The majority of the British public and much of the world blame Blair for the deaths of millions of civilians and thousands of service personnel during and after the Iraq War. The arch-crony eagerly talked-up the threat of Saddam's "Weapons of Mass Destruction" and the justification for "wars of democratic intervention", when in fact the two drivers behind this illegal war were the insatiable lust for oil and the naked greed of the military-industrial complex.  As Bush's silver-tongued sidekick, Blair played the vital role in adding the extra layer of sugar that persuaded first the American public and then their British counterparts to swallow this implausible confection.

The damning Chilcot Report of 2016 spelled out the tragic consequences of the "special relationship" - not the healthy one between the USA and the UK, but the unhealthy one between the two dangerous Cronies-in-Chief. The defining phrase in the Report is Blair's private memo in 2002 to President Bush:  "I am with you whatever". 

These five simple words encapsulate Blair's evangelical journey from his Chicago Speech in 1999 when he was already warming up the war-war-talk, but  cunningly sugaring it, as usual, with the a suitably "democratic" spin.
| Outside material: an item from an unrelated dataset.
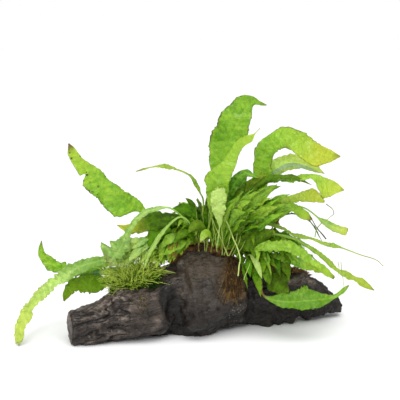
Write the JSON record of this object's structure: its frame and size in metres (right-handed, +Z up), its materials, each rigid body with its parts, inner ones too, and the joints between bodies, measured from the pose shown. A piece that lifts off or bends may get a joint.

Yes, indeed, he was with fellow gun-slinger Bush all the way. Every step of the way, right to the assault on Baghdad; the complete chaos that followed; and in short order the mindless destruction of a viable though imperfect society. Then Bush, Blair and their crony acolytes, in their arrogance and naivety, squandered even more blood and treasure trying to enforce a Western-style democracy on a country that functioned well-enough without one, thank you very much. And so finally, St. Tony's evangelistic pilgrimage came to its inglorious end: catastrophic disaster for Iraq and its people.  And a bitter conclusion for those dead or disabled servicemen who made the ultimate sacrifice to achieve .... precisely nothing.

But think back to Blair's Glory Days, of July 2003, just a few months after the war began. The Prime Minister addressed both houses of Congress in Washington and vigorously defended the dodgy premise for the dubious war. He got more than a dozen standing ovations. Heady stuff.

A few hours later, flying back over the Atlantic, he was told of a melancholy event at home. Dr David Kelly, a weapons expert at the Ministry of Defence, had been found dead, two days after giving evidence to the Foreign Affairs Select Committee about his doubts over Weapons of Mass Destruction.

Blair fed us all the sweet lie. We swallowed it. Now, somehow, 19 years on, the spun-sugar Spin-Meister has got away with it. No doubt he thinks a Knighthood is his due, and a fitting accompaniment to the king's ransom he has amassed in consultancy fees from his "commercial" interventions in the Middle East. (As opposed to his last time out, when his interventions were of course purely "humanitarian".)  And equally, no doubt, there are thousands of bereaved families and disabled soldiers who think Blair's knighthood is an insult to the dead and damaged. And millions more who do not believe he deserves either the honour or the ill-gotten gains.

A travesty though this appointment is, the Honours List does recognise virtue and achievement: the brave; the loyal; the charitable; the talented; the victorious. Just because there's one rotten apple in it, let's not throw the whole barrel away.